# Stated problem
Copy all of the material below exactly.

# Recorded information
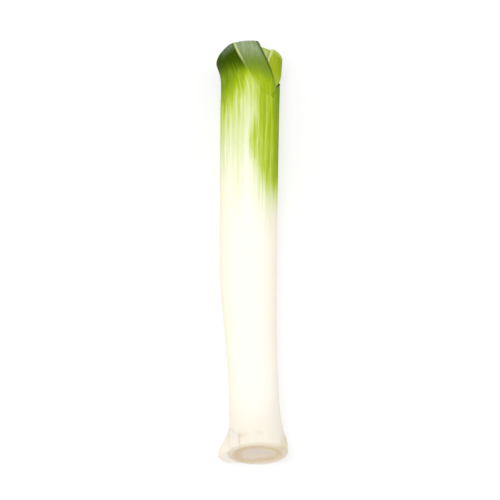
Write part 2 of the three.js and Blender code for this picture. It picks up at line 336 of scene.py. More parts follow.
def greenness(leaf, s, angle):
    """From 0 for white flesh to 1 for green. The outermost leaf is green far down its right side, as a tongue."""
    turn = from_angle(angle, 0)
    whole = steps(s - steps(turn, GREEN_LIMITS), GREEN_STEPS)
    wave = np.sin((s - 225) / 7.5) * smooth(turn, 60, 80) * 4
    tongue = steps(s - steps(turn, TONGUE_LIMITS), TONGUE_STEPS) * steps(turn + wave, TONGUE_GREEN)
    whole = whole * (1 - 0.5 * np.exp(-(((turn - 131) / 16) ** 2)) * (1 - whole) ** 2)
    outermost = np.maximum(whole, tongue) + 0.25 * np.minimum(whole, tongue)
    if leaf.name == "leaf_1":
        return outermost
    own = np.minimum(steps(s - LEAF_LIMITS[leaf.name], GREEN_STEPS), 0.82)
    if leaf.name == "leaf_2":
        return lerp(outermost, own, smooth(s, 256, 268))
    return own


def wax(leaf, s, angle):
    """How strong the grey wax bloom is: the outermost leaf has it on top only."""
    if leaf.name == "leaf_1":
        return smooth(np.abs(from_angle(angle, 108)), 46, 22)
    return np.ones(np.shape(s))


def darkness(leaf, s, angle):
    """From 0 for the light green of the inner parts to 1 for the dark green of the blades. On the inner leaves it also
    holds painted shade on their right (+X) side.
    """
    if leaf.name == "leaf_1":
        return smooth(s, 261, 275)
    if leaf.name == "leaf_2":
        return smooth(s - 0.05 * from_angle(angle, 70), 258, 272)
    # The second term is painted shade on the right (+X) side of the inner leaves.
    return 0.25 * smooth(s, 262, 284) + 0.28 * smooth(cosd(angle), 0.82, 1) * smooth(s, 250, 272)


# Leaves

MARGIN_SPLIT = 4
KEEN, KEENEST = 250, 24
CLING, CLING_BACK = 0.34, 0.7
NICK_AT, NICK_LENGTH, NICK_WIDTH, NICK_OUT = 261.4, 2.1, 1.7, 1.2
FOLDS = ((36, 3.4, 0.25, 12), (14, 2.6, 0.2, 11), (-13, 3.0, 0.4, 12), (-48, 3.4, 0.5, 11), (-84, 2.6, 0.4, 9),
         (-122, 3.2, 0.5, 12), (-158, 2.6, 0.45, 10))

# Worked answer
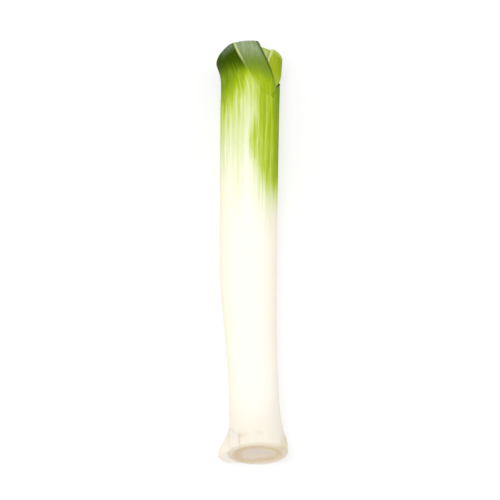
Write part 2 of the three.js and Blender code for this picture. It picks up at line 336 of scene.py. More parts follow.
def greenness(leaf, s, angle):
    """From 0 for white flesh to 1 for green. The outermost leaf is green far down its right side, as a tongue."""
    turn = from_angle(angle, 0)
    whole = steps(s - steps(turn, GREEN_LIMITS), GREEN_STEPS)
    wave = np.sin((s - 225) / 7.5) * smooth(turn, 60, 80) * 4
    tongue = steps(s - steps(turn, TONGUE_LIMITS), TONGUE_STEPS) * steps(turn + wave, TONGUE_GREEN)
    whole = whole * (1 - 0.5 * np.exp(-(((turn - 131) / 16) ** 2)) * (1 - whole) ** 2)
    outermost = np.maximum(whole, tongue) + 0.25 * np.minimum(whole, tongue)
    if leaf.name == "leaf_1":
        return outermost
    own = np.minimum(steps(s - LEAF_LIMITS[leaf.name], GREEN_STEPS), 0.82)
    if leaf.name == "leaf_2":
        return lerp(outermost, own, smooth(s, 256, 268))
    return own


def wax(leaf, s, angle):
    """How strong the grey wax bloom is: the outermost leaf has it on top only."""
    if leaf.name == "leaf_1":
        return smooth(np.abs(from_angle(angle, 108)), 46, 22)
    return np.ones(np.shape(s))


def darkness(leaf, s, angle):
    """From 0 for the light green of the inner parts to 1 for the dark green of the blades. On the inner leaves it also
    holds painted shade on their right (+X) side.
    """
    if leaf.name == "leaf_1":
        return smooth(s, 261, 275)
    if leaf.name == "leaf_2":
        return smooth(s - 0.05 * from_angle(angle, 70), 258, 272)
    # The second term is painted shade on the right (+X) side of the inner leaves.
    return 0.25 * smooth(s, 262, 284) + 0.28 * smooth(cosd(angle), 0.82, 1) * smooth(s, 250, 272)


# Leaves

MARGIN_SPLIT = 4
KEEN, KEENEST = 250, 24
CLING, CLING_BACK = 0.34, 0.7
NICK_AT, NICK_LENGTH, NICK_WIDTH, NICK_OUT = 261.4, 2.1, 1.7, 1.2
FOLDS = ((36, 3.4, 0.25, 12), (14, 2.6, 0.2, 11), (-13, 3.0, 0.4, 12), (-48, 3.4, 0.5, 11), (-84, 2.6, 0.4, 9),
         (-122, 3.2, 0.5, 12), (-158, 2.6, 0.45, 10))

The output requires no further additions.